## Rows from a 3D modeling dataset
** begin **

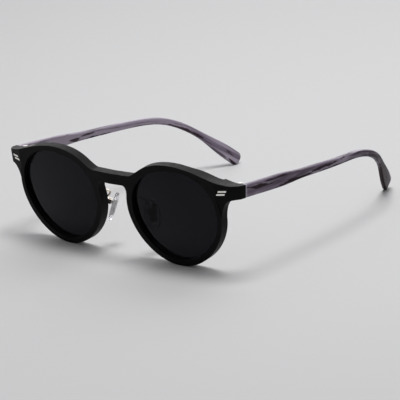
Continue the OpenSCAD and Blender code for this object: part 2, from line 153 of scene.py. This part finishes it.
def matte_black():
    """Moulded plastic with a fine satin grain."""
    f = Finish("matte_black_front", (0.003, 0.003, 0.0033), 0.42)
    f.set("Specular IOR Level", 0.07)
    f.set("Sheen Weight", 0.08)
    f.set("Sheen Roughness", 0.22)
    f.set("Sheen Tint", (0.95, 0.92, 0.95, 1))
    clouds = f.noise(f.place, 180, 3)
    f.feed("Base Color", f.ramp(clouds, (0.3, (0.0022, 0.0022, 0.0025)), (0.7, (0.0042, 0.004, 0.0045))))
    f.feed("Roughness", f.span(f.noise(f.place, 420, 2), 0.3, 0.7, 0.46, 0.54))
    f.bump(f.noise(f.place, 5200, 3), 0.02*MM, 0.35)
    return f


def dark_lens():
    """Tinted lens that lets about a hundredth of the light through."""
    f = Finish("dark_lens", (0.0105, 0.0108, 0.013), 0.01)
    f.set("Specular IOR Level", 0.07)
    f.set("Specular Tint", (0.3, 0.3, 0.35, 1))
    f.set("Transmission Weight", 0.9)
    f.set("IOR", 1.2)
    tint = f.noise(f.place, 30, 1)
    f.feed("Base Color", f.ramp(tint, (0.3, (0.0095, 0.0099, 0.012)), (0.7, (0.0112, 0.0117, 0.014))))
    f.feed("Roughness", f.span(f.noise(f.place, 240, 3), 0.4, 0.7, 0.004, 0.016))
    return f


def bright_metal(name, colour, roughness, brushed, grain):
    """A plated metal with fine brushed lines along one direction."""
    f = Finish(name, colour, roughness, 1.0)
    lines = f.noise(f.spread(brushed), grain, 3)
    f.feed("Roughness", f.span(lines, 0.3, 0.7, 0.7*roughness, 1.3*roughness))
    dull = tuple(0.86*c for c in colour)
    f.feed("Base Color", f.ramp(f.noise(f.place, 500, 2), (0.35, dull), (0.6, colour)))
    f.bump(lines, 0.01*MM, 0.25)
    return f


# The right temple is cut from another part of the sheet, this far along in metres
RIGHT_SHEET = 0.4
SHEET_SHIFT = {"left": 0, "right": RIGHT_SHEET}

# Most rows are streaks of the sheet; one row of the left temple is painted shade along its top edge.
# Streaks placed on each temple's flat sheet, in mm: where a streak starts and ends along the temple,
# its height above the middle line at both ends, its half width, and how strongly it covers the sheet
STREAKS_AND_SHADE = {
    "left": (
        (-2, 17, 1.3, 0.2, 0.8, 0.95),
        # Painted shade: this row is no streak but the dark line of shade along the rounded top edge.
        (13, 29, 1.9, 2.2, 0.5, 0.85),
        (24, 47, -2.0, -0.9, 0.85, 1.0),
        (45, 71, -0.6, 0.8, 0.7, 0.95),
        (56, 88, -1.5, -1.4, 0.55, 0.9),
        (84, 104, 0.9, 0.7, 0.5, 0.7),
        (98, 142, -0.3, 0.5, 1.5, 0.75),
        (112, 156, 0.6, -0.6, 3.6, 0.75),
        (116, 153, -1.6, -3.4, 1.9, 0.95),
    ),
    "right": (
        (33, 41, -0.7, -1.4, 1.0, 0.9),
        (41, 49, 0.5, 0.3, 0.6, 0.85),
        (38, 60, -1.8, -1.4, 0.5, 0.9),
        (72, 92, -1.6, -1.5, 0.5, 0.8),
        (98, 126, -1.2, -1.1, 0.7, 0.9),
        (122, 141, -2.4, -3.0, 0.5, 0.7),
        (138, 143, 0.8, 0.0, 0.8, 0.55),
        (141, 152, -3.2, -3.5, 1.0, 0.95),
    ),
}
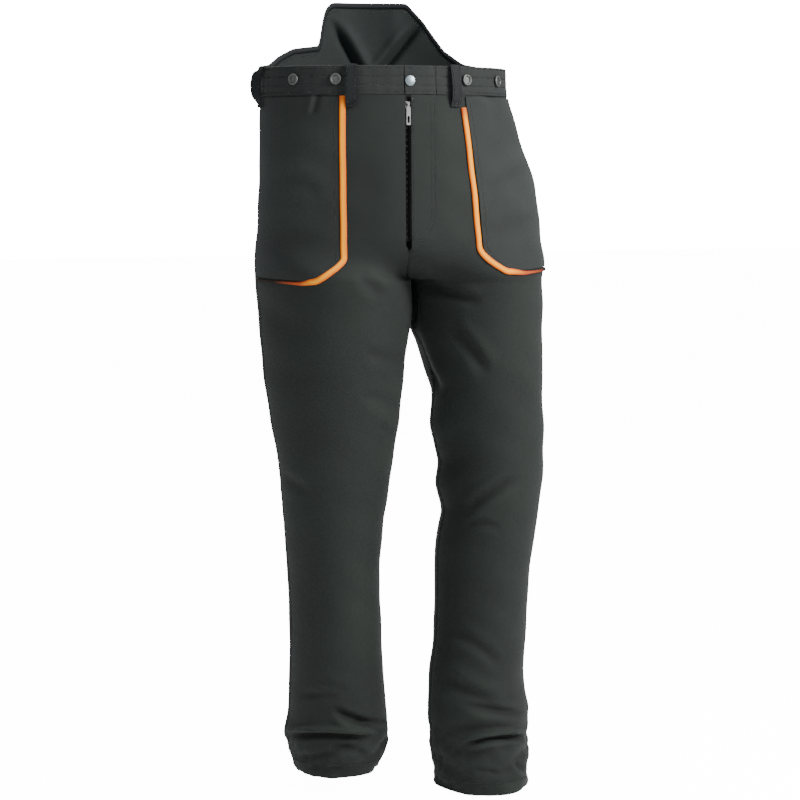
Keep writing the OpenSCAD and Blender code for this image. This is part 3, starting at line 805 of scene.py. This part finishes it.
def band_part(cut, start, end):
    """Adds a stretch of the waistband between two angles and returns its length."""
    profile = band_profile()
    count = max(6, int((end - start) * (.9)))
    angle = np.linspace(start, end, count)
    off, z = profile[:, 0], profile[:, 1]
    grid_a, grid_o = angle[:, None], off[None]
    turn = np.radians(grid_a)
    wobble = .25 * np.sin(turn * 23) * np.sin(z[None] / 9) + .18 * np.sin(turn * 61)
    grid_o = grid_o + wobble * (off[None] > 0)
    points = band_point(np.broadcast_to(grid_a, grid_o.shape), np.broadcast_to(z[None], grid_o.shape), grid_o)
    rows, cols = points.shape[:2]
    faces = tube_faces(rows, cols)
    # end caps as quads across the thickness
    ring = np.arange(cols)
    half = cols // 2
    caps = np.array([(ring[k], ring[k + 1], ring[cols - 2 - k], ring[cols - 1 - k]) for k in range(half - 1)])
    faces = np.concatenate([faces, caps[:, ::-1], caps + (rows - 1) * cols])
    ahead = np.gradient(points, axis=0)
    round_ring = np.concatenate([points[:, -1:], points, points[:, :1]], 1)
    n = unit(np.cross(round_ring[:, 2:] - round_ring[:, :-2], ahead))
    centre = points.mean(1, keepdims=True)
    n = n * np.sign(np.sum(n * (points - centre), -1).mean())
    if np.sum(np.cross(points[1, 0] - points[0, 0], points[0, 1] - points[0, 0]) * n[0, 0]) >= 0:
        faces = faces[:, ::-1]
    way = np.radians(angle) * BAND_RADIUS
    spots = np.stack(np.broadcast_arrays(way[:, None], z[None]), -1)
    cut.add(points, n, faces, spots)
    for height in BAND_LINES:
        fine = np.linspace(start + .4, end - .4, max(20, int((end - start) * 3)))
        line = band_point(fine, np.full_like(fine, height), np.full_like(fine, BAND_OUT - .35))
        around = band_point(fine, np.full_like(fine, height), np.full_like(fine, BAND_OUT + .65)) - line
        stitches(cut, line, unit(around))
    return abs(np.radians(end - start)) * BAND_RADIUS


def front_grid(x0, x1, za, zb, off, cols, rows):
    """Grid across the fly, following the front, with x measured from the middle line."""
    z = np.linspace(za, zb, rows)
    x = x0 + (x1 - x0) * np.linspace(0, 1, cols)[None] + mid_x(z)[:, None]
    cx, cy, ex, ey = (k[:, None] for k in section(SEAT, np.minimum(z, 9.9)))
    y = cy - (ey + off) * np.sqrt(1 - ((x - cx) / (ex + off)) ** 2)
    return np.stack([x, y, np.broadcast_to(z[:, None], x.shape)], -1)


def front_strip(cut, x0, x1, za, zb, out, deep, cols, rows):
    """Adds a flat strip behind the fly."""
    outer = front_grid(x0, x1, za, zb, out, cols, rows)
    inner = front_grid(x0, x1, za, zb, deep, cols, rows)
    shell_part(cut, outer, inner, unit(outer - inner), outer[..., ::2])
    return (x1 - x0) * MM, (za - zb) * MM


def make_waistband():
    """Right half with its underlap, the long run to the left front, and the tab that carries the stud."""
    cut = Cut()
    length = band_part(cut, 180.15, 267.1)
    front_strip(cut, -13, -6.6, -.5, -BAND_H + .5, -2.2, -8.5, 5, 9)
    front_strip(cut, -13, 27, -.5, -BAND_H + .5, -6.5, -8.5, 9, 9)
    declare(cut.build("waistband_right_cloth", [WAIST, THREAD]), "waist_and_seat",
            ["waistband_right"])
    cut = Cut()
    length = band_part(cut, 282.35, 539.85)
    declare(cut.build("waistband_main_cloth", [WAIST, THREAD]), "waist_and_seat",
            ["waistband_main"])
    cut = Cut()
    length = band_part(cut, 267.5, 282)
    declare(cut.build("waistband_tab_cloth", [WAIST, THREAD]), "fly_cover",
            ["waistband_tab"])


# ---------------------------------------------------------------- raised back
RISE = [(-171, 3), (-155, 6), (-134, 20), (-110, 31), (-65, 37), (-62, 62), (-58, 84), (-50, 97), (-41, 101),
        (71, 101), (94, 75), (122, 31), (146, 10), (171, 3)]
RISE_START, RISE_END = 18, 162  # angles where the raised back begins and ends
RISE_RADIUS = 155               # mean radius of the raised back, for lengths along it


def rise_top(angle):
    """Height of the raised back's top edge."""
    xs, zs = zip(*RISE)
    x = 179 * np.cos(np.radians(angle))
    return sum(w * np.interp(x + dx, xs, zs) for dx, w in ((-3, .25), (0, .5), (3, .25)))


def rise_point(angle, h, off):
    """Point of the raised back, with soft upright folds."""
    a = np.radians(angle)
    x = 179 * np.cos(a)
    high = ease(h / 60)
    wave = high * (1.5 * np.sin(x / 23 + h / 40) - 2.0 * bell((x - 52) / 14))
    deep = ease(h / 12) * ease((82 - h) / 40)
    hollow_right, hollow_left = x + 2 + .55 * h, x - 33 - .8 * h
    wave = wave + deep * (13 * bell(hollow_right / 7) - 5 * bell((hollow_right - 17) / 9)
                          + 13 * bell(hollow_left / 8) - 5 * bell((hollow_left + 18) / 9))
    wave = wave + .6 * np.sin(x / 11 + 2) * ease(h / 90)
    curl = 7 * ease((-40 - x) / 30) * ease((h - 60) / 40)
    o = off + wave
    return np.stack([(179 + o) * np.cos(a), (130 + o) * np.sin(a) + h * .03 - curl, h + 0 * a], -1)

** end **

## Problem requirements
Filter the records above for "finishes" and copy every matching line.

## Task answer
Continue the OpenSCAD and Blender code for this object: part 2, from line 153 of scene.py. This part finishes it.
Keep writing the OpenSCAD and Blender code for this image. This is part 3, starting at line 805 of scene.py. This part finishes it.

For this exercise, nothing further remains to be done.